- What is being asked: What is needed is an exact copy of the lines from the line containing "const stone = new THREE.BufferGeometry();" to the line containing "imported = [obj", both lines included, and nothing else.

..........

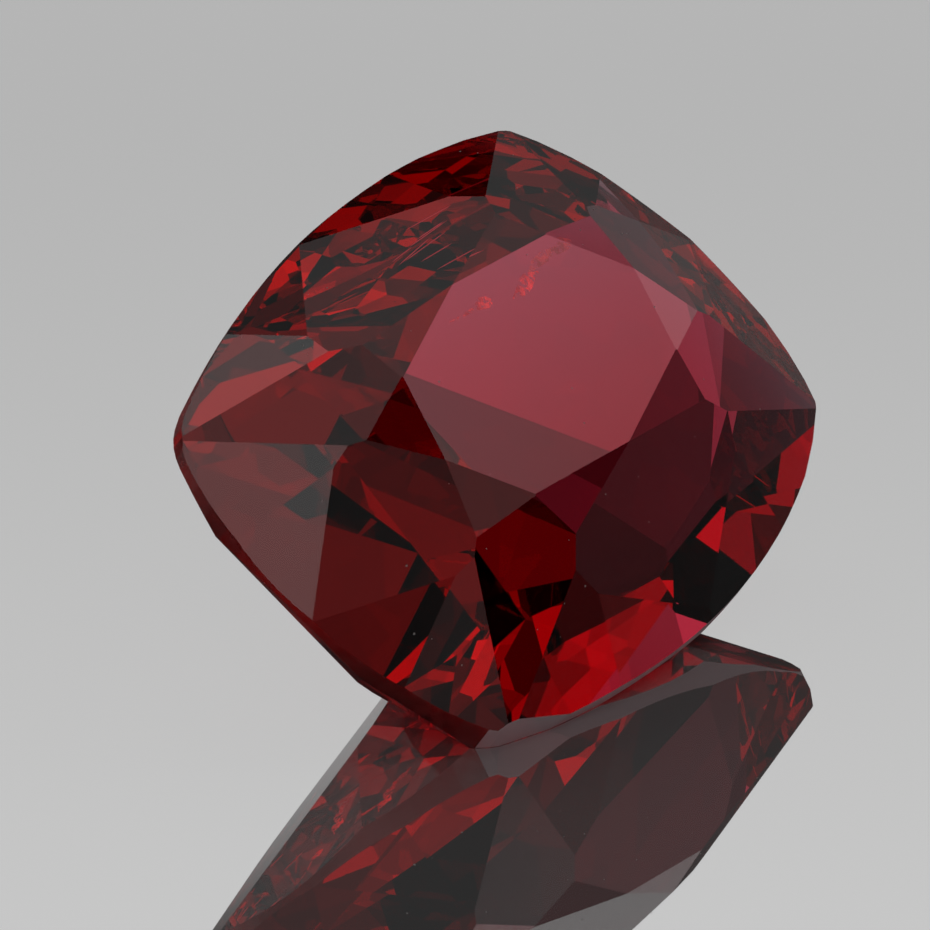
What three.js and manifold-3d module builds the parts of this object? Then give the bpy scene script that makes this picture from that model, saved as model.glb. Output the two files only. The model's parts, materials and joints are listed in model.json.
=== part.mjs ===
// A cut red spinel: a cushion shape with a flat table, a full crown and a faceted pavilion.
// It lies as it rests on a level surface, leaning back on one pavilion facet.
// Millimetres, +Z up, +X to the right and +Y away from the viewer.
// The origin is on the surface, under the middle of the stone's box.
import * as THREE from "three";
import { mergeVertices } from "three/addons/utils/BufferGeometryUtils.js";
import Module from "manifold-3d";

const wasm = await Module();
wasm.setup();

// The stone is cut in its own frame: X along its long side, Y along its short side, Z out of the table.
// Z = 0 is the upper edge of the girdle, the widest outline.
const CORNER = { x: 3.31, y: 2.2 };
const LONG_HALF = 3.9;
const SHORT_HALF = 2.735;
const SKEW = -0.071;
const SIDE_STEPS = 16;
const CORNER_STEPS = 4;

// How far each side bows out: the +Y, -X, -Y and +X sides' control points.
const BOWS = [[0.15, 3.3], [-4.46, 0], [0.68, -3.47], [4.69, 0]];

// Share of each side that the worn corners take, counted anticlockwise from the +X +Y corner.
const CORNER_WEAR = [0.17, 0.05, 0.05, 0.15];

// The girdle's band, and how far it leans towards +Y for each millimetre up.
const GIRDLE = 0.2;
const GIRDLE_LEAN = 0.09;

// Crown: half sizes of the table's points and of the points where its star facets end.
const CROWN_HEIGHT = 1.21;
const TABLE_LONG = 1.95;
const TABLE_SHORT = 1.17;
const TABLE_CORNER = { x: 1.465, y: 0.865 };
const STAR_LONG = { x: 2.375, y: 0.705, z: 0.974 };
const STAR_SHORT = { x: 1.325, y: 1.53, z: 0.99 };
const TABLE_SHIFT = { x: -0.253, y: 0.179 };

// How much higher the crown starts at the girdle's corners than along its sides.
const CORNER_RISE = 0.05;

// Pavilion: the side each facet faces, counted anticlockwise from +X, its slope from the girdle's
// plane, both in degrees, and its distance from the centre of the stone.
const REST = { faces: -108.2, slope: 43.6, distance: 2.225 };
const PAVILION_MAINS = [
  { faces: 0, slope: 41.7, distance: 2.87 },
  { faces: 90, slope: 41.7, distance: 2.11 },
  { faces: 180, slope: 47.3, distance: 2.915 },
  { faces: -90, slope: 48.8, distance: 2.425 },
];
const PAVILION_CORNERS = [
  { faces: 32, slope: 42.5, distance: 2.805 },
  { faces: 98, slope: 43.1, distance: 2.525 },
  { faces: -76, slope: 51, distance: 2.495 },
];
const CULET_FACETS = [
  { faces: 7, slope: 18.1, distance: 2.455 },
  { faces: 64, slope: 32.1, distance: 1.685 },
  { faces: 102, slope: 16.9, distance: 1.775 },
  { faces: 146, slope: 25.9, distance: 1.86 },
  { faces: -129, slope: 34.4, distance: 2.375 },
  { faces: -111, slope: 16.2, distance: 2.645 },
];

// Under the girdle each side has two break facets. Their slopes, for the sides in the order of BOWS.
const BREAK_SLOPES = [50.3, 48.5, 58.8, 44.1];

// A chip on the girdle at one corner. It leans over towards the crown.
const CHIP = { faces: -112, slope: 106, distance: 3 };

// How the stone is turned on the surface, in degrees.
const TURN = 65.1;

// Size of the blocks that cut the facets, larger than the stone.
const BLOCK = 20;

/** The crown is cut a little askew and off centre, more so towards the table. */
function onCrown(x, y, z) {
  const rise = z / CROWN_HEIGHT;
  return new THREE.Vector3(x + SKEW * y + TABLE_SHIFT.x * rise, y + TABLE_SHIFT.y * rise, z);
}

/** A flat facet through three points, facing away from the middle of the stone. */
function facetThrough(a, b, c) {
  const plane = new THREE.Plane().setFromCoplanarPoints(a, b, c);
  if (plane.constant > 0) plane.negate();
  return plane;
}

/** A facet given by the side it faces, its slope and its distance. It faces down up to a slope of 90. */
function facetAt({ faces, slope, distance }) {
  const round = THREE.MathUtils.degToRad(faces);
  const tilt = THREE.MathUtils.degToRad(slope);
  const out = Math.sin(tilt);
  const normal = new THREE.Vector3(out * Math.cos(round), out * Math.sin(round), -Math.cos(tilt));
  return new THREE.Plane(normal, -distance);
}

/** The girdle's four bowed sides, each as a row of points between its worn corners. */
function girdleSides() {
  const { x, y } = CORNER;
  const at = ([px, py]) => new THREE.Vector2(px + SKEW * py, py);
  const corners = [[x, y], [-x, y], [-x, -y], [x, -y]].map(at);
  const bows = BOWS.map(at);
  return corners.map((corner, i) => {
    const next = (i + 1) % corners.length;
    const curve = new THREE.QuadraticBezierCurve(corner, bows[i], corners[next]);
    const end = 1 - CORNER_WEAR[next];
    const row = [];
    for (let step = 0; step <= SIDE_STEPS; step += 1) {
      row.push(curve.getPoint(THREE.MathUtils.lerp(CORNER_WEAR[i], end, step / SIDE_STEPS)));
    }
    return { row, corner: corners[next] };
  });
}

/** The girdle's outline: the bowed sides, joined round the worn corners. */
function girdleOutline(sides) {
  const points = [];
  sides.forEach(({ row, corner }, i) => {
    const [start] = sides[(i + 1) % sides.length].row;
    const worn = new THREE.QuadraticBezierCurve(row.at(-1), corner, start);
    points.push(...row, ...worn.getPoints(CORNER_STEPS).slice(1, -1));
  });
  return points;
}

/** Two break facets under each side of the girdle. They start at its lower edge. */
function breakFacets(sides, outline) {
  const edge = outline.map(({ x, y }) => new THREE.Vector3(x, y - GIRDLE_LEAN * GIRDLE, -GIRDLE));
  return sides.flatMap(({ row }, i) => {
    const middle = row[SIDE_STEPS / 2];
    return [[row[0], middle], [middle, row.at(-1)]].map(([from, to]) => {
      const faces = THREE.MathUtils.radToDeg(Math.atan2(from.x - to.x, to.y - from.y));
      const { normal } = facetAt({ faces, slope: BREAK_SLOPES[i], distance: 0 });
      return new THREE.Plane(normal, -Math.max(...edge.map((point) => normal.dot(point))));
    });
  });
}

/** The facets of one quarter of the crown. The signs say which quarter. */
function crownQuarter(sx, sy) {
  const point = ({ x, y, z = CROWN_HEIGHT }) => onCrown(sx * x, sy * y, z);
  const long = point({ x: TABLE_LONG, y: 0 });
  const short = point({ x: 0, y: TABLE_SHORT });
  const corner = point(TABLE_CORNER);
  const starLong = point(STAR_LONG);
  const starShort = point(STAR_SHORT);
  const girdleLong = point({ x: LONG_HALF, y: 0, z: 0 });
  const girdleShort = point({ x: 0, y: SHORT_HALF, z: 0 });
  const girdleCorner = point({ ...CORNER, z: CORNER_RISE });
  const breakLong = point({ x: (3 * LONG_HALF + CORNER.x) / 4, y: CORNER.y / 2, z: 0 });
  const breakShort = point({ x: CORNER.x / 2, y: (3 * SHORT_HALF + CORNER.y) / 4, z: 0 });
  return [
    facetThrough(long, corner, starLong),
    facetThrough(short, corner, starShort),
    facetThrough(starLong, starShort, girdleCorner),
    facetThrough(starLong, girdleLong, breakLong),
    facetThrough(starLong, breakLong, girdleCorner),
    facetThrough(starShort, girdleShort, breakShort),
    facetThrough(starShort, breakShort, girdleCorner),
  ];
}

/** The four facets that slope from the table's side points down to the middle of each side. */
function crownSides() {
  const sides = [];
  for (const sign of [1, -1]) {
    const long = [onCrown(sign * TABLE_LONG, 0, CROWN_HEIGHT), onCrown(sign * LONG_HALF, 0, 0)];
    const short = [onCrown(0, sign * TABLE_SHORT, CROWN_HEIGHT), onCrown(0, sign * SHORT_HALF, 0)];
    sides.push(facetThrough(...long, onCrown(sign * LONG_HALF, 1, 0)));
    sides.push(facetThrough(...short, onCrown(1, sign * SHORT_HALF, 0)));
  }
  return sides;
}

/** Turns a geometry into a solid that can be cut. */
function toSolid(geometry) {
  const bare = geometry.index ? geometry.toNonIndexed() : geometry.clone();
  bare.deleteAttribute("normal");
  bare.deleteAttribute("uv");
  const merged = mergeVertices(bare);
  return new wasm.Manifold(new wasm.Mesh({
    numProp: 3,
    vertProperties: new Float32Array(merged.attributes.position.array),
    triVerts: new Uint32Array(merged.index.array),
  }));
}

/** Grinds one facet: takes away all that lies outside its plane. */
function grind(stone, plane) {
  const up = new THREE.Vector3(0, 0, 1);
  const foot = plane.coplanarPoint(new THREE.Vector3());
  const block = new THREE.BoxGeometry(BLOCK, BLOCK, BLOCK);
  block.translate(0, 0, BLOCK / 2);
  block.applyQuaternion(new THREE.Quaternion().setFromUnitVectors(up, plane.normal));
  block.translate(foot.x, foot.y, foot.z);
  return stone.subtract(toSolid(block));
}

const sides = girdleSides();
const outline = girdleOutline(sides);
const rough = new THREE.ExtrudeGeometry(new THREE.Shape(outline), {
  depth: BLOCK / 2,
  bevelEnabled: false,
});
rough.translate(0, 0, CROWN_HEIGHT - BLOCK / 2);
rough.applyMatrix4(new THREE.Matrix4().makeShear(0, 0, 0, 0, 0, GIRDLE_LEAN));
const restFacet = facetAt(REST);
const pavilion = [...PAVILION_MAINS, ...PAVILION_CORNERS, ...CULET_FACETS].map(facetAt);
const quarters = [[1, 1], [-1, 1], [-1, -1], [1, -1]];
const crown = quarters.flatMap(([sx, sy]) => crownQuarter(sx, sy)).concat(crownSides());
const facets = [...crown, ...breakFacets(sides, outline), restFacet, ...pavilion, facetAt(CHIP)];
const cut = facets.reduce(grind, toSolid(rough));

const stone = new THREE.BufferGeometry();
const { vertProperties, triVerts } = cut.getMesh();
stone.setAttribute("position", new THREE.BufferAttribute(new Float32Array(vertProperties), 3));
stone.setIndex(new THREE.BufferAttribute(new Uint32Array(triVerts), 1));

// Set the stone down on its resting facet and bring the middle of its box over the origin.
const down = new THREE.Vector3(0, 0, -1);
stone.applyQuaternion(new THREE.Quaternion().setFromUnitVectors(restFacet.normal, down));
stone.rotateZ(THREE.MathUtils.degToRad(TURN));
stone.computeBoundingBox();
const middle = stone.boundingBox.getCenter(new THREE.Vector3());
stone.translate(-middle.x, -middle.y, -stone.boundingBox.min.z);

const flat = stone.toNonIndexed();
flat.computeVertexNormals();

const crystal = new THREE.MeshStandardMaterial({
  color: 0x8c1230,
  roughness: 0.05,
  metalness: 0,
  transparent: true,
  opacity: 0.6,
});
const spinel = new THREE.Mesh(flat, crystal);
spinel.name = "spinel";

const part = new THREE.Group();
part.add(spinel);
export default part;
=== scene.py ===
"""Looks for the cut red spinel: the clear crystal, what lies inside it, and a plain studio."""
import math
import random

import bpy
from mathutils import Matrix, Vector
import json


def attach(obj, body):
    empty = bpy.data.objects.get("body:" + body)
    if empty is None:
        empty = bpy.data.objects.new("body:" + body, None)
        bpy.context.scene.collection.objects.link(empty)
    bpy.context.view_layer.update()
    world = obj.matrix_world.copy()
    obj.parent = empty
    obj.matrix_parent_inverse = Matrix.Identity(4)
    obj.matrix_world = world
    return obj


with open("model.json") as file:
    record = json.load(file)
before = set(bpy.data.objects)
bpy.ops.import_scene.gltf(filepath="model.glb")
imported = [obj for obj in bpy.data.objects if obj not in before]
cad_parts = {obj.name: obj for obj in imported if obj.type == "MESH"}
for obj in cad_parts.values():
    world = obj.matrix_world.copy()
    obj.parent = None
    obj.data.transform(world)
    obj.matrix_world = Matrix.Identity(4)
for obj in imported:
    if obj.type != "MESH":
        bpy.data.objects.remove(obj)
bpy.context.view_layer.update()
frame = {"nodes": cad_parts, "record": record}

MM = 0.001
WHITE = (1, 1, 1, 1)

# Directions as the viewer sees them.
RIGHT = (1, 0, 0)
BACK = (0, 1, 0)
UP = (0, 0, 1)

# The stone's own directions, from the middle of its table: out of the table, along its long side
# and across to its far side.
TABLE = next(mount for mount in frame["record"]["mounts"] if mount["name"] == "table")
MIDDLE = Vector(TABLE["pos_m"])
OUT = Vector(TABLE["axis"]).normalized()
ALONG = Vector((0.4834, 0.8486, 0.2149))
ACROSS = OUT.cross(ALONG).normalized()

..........

- Completed exercise:
const stone = new THREE.BufferGeometry();
const { vertProperties, triVerts } = cut.getMesh();
stone.setAttribute("position", new THREE.BufferAttribute(new Float32Array(vertProperties), 3));
stone.setIndex(new THREE.BufferAttribute(new Uint32Array(triVerts), 1));

// Set the stone down on its resting facet and bring the middle of its box over the origin.
const down = new THREE.Vector3(0, 0, -1);
stone.applyQuaternion(new THREE.Quaternion().setFromUnitVectors(restFacet.normal, down));
stone.rotateZ(THREE.MathUtils.degToRad(TURN));
stone.computeBoundingBox();
const middle = stone.boundingBox.getCenter(new THREE.Vector3());
stone.translate(-middle.x, -middle.y, -stone.boundingBox.min.z);

const flat = stone.toNonIndexed();
flat.computeVertexNormals();

const crystal = new THREE.MeshStandardMaterial({
  color: 0x8c1230,
  roughness: 0.05,
  metalness: 0,
  transparent: true,
  opacity: 0.6,
});
const spinel = new THREE.Mesh(flat, crystal);
spinel.name = "spinel";

const part = new THREE.Group();
part.add(spinel);
export default part;
=== scene.py ===
"""Looks for the cut red spinel: the clear crystal, what lies inside it, and a plain studio."""
import math
import random

import bpy
from mathutils import Matrix, Vector
import json


def attach(obj, body):
    empty = bpy.data.objects.get("body:" + body)
    if empty is None:
        empty = bpy.data.objects.new("body:" + body, None)
        bpy.context.scene.collection.objects.link(empty)
    bpy.context.view_layer.update()
    world = obj.matrix_world.copy()
    obj.parent = empty
    obj.matrix_parent_inverse = Matrix.Identity(4)
    obj.matrix_world = world
    return obj


with open("model.json") as file:
    record = json.load(file)
before = set(bpy.data.objects)
bpy.ops.import_scene.gltf(filepath="model.glb")
imported = [obj for obj in bpy.data.objects if obj not in before]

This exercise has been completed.